## WHAT YOU NEED TO DO
The exercise asks you to copy every line below in which "bodies" appears.

## RECORDS PROVIDED
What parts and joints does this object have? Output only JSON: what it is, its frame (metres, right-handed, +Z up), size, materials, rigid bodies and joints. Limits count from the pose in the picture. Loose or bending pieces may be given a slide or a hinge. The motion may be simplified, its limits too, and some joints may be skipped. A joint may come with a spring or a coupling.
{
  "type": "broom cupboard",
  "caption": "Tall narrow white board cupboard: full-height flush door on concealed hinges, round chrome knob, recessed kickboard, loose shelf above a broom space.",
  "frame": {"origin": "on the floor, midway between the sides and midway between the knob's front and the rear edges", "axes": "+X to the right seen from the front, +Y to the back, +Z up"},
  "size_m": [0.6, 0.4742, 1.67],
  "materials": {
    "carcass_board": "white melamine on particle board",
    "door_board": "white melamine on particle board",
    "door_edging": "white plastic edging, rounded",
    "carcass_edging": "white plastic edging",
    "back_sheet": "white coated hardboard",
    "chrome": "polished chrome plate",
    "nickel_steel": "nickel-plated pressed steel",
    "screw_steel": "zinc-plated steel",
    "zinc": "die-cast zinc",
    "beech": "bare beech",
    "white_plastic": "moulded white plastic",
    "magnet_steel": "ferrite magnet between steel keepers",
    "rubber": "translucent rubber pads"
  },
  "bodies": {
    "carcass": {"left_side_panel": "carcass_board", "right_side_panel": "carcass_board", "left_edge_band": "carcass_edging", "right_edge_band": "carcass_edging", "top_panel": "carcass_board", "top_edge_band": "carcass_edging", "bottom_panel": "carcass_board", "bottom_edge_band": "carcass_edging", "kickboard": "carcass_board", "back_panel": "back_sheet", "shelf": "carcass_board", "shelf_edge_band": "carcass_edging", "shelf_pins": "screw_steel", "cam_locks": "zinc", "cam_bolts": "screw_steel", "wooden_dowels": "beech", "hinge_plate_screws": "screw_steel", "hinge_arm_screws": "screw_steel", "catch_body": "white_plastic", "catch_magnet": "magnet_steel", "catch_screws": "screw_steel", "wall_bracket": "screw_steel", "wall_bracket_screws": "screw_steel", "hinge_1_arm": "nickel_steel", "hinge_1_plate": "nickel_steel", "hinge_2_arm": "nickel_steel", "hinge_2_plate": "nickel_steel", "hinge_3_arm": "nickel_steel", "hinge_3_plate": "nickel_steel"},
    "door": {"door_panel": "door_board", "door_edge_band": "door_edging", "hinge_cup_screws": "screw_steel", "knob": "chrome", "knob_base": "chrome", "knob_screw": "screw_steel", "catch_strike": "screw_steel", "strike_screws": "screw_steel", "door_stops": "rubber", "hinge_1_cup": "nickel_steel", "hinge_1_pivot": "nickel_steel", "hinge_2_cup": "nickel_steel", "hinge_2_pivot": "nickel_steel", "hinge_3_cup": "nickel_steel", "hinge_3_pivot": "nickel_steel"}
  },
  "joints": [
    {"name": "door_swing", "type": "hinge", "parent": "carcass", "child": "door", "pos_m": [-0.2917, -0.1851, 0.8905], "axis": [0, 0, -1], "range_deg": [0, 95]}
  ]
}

* * *

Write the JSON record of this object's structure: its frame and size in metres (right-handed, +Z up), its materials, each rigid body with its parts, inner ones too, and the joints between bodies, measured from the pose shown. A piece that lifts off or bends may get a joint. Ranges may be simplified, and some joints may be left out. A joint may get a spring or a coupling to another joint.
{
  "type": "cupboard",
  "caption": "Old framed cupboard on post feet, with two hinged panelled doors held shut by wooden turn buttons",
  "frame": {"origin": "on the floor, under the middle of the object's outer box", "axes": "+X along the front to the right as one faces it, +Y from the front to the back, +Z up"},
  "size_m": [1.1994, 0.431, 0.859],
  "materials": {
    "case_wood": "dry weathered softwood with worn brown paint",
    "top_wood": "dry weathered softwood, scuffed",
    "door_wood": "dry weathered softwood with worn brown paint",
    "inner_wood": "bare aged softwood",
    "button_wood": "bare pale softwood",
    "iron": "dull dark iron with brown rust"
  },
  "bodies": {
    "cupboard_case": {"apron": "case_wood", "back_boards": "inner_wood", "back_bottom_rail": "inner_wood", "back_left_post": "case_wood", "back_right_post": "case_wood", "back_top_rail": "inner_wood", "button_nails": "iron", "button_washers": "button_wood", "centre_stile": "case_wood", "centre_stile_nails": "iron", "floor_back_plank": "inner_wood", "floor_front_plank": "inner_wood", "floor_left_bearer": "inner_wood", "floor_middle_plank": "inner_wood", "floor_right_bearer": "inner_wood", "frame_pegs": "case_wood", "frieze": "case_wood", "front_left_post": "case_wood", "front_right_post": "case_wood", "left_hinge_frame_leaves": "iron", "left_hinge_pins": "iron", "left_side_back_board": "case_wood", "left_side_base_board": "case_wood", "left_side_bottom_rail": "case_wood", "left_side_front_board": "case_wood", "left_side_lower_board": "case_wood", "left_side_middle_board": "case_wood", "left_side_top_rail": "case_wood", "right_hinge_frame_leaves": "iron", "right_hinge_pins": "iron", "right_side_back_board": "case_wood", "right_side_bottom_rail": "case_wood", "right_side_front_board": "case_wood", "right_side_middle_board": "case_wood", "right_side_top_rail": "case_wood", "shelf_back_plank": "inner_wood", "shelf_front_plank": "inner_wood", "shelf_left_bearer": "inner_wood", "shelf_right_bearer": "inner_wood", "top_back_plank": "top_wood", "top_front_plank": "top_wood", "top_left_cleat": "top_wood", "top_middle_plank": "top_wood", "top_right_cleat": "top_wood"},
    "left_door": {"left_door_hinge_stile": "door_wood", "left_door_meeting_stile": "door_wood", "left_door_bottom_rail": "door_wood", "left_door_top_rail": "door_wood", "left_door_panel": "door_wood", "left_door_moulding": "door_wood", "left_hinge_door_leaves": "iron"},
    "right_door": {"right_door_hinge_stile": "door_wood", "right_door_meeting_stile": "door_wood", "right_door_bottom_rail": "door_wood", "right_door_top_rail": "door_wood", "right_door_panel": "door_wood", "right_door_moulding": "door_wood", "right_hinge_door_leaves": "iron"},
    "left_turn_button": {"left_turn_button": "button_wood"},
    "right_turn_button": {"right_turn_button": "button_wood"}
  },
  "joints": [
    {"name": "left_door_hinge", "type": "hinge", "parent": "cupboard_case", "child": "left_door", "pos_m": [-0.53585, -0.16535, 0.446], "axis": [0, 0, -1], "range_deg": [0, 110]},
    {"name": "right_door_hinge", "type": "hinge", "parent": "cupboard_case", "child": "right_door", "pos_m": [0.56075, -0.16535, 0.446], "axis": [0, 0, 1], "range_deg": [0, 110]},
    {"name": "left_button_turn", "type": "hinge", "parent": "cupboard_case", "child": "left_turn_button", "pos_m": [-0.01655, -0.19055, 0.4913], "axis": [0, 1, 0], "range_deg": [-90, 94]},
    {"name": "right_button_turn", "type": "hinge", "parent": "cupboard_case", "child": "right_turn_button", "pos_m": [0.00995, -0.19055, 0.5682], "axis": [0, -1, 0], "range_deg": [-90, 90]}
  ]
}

## EXERCISE ANSWER
What parts and joints does this object have? Output only JSON: what it is, its frame (metres, right-handed, +Z up), size, materials, rigid bodies and joints. Limits count from the pose in the picture. Loose or bending pieces may be given a slide or a hinge. The motion may be simplified, its limits too, and some joints may be skipped. A joint may come with a spring or a coupling.
  "bodies": {
Write the JSON record of this object's structure: its frame and size in metres (right-handed, +Z up), its materials, each rigid body with its parts, inner ones too, and the joints between bodies, measured from the pose shown. A piece that lifts off or bends may get a joint. Ranges may be simplified, and some joints may be left out. A joint may get a spring or a coupling to another joint.
  "bodies": {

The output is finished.